Я плачу и никак не могу успокоиться — как я теперь стану настоящим мужчиной и добуду деньги, которые мальчик-рассыльный так и не привез от папы? Что мистер Хэннон будет делать без меня в понедельник? Кто будет подтаскивать мешки к краю телеги и развозить их по домам? Он такой добрый, так любит свою лошадку. А она что будет делать, если мистер Хэннон не сможет вывести ее из стойла, а меня рядом не будет? Вдруг никто не даст ей больше овса и яблочком не угостит, и она умрет от голода?
Мама говорит, что от слез только хуже глазам будет.
— Ладно, посмотрим. Больше ничего пока обещать не могу.
Она промывает мне глаза и дает шестипенсовик, чтобы я сводил Мэйлахи на фильм «Человек, которого не смогли повесить», где играет Борис Карлофф[97], и купил нам по ириске.
Из глаз у меня по-прежнему течет желтая жижа, я почти не вижу, что делается на экране, и Мэйлахи мне все пересказывает. Зрители с соседних мест шикают на него, потому что им не слышно, что говорит Борис, а когда Мэйлахи объясняет им, что он не просто так болтает, а помогает слепому брату, они зовут билетера, Фрэнка Годжина, и тот грозит, что если Мэйлахи еще хоть словечко скажет, нас тут же вышвырнут на улицу.
Ну и ладно.
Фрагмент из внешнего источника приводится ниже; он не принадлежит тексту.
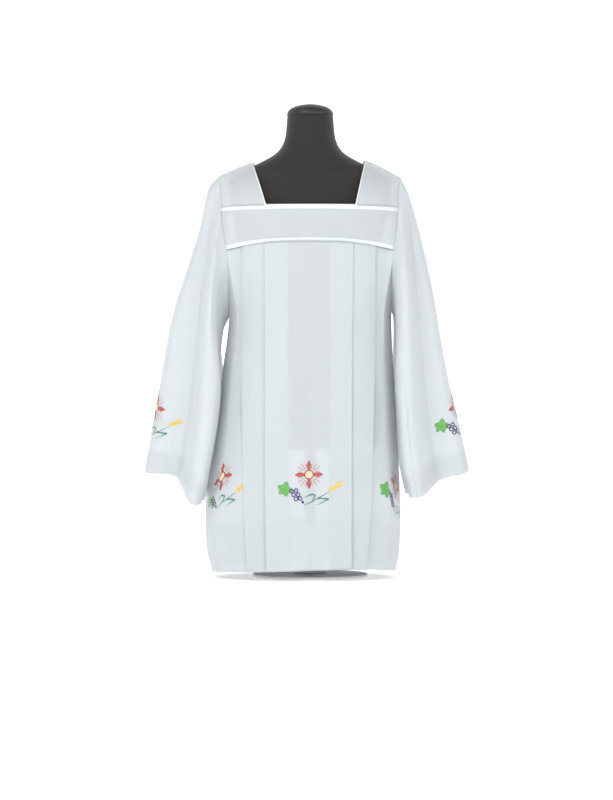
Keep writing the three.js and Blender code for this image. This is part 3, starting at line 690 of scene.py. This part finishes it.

Я наловчился выдавливать жижу из глаз и смотрю одним, пока в другой натекает, и так чищу то один глаз, то второй, только видится все в желтом цвете.
Наутро в понедельник к нам опять стучится миссис Хэннон и просит маму отправить меня на угольный склад и передать тамошнему начальнику, что мистер Хэннон сегодня прийти не сможет, а пойдет к врачу ноги лечить, но завтра обязательно придет и развезет сразу все за сегодня и за завтра. Миссис Хэннон теперь всегда зовет меня Фрэнком. Того, кто развозит стофунтовые мешки угля, несолидно звать Фрэнки.